= Supplied material =
════════════════════

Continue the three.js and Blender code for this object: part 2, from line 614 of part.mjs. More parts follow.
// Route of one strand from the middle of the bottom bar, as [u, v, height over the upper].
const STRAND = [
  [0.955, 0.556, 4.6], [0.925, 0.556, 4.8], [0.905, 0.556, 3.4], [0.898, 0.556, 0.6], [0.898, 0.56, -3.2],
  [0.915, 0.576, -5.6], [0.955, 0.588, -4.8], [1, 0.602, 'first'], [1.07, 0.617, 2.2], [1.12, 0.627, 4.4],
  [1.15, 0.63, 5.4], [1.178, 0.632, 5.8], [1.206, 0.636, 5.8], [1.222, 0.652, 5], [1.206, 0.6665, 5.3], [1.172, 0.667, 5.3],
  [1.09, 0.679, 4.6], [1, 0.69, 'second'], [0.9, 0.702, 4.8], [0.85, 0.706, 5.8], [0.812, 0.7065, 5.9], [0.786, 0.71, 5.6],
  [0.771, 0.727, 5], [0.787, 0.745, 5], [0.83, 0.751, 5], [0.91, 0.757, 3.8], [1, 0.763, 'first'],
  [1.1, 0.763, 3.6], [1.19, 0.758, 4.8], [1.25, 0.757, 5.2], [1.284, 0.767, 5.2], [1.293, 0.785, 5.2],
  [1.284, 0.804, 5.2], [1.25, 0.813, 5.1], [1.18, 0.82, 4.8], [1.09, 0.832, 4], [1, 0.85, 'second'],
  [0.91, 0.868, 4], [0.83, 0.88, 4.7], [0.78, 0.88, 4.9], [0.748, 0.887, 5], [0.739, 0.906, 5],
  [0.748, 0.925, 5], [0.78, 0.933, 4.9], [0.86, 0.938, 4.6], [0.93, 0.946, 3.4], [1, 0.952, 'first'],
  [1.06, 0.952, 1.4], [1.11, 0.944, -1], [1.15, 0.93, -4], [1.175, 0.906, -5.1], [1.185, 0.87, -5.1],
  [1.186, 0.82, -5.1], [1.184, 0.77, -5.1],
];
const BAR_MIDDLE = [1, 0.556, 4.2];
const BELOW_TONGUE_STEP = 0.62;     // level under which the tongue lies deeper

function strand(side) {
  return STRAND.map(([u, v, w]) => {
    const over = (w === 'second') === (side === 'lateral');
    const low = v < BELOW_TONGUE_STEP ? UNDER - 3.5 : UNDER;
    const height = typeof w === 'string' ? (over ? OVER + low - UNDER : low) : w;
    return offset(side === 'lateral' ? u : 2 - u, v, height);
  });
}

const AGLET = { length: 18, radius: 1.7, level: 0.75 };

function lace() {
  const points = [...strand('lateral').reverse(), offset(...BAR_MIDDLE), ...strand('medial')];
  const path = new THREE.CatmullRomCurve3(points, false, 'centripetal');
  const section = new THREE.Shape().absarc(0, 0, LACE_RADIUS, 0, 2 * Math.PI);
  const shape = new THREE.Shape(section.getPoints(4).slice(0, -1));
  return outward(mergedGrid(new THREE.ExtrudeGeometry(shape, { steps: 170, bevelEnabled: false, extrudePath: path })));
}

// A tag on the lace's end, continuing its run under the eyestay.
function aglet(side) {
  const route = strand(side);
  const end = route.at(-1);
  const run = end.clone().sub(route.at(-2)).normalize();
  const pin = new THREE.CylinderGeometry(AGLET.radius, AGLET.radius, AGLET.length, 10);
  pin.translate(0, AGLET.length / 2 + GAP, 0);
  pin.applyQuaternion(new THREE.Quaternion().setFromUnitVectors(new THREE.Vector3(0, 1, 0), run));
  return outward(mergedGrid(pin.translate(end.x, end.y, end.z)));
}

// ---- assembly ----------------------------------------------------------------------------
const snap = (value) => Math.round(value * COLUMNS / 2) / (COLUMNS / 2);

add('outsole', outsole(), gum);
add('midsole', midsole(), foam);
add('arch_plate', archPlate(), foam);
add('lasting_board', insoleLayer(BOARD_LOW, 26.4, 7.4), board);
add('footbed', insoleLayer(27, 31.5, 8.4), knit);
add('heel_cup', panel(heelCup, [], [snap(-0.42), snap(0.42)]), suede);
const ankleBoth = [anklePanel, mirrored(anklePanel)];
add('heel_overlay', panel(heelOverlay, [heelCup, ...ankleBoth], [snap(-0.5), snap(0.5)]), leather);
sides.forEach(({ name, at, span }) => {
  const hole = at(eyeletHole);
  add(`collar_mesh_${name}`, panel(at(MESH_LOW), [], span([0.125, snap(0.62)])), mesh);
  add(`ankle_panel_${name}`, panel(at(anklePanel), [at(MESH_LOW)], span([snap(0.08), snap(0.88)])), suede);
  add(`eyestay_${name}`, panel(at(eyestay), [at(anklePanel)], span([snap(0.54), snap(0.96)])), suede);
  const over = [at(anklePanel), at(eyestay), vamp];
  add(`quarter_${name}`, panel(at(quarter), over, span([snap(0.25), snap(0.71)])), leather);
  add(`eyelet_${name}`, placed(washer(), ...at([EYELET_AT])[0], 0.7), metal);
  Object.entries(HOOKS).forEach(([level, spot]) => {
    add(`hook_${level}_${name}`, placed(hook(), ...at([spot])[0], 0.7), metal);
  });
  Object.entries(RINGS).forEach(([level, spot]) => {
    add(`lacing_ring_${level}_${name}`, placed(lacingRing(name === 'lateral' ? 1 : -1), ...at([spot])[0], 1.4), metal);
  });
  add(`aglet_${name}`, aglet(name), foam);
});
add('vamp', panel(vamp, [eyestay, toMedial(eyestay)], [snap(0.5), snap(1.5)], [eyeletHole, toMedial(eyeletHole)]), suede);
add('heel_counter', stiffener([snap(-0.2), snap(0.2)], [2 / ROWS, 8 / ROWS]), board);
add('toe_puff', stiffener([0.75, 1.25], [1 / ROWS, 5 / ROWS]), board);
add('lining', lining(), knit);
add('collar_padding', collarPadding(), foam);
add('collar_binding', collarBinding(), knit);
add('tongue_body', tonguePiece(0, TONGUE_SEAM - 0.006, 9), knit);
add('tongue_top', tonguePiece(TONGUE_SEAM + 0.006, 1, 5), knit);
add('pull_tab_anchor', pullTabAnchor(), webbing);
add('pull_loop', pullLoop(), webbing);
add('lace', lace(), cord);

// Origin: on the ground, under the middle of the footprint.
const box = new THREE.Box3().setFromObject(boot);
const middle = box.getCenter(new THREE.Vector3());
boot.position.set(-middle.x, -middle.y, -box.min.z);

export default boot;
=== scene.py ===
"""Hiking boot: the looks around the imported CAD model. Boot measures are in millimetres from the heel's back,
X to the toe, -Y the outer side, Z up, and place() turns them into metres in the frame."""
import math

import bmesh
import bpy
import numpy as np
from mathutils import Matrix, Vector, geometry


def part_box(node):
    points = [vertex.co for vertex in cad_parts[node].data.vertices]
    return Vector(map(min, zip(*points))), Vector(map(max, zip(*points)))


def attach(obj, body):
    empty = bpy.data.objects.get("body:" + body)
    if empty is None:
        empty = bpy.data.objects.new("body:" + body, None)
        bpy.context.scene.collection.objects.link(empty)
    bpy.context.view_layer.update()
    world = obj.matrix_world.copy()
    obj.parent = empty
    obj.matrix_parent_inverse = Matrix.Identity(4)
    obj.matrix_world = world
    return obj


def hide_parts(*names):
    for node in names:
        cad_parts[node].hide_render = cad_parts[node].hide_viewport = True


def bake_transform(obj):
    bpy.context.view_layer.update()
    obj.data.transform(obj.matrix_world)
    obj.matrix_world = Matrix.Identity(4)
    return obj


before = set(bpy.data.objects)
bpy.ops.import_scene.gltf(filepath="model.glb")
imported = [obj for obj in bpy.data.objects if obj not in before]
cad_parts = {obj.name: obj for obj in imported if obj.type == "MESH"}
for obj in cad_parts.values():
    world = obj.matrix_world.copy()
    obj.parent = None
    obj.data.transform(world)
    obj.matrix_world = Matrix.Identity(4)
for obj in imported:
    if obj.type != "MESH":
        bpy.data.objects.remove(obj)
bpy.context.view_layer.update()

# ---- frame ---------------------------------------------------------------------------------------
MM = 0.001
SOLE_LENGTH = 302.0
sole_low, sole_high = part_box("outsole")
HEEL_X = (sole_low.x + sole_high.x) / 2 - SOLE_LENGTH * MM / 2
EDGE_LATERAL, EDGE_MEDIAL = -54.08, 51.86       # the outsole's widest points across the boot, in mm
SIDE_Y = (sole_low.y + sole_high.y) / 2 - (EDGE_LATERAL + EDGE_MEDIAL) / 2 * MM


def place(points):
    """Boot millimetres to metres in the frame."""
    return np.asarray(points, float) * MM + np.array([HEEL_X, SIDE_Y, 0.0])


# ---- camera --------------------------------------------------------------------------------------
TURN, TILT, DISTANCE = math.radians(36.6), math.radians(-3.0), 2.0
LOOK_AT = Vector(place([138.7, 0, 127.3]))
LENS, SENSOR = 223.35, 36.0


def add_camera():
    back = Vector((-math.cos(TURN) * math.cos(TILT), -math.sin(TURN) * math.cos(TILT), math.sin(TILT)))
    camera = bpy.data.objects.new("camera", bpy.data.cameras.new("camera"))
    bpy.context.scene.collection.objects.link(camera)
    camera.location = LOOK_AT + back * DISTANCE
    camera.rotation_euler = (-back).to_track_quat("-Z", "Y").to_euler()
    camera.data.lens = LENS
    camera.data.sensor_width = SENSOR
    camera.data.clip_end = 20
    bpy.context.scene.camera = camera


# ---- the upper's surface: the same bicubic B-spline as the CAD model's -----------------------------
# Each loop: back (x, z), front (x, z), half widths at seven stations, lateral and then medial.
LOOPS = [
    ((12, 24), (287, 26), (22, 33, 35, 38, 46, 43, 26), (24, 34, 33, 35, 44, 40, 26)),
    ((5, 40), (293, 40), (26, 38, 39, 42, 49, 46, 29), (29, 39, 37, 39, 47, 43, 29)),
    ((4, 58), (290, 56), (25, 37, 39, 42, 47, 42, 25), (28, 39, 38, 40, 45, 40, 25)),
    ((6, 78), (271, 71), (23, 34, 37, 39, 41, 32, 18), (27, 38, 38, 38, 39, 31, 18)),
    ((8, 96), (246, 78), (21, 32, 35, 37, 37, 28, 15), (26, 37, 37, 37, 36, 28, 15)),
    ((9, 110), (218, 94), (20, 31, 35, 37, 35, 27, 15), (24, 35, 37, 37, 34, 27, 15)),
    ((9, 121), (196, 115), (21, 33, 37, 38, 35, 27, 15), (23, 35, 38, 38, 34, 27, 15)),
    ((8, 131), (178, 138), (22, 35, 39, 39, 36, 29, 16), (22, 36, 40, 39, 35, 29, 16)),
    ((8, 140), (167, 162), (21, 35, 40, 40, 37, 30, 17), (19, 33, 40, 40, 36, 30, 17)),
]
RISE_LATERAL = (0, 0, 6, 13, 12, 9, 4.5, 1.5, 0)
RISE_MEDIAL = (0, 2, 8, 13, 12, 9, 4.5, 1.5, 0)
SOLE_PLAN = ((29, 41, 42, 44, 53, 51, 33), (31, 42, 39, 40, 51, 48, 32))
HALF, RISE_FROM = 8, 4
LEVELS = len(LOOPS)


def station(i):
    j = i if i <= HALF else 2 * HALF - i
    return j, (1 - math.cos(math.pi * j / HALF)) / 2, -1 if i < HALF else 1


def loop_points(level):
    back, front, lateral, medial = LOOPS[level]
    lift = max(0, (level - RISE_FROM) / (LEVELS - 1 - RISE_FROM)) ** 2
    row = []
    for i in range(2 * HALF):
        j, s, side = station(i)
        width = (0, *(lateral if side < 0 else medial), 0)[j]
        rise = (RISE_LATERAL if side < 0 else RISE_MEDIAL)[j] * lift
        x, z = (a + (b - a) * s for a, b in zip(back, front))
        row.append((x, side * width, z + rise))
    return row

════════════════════

= Work to complete =
Print the lines from the line with "of the footprint." to the line with "from mathutils import" exactly, and print nothing else. Both of those lines are included.

= In response =
// Origin: on the ground, under the middle of the footprint.
const box = new THREE.Box3().setFromObject(boot);
const middle = box.getCenter(new THREE.Vector3());
boot.position.set(-middle.x, -middle.y, -box.min.z);

export default boot;
=== scene.py ===
"""Hiking boot: the looks around the imported CAD model. Boot measures are in millimetres from the heel's back,
X to the toe, -Y the outer side, Z up, and place() turns them into metres in the frame."""
import math

import bmesh
import bpy
import numpy as np
from mathutils import Matrix, Vector, geometry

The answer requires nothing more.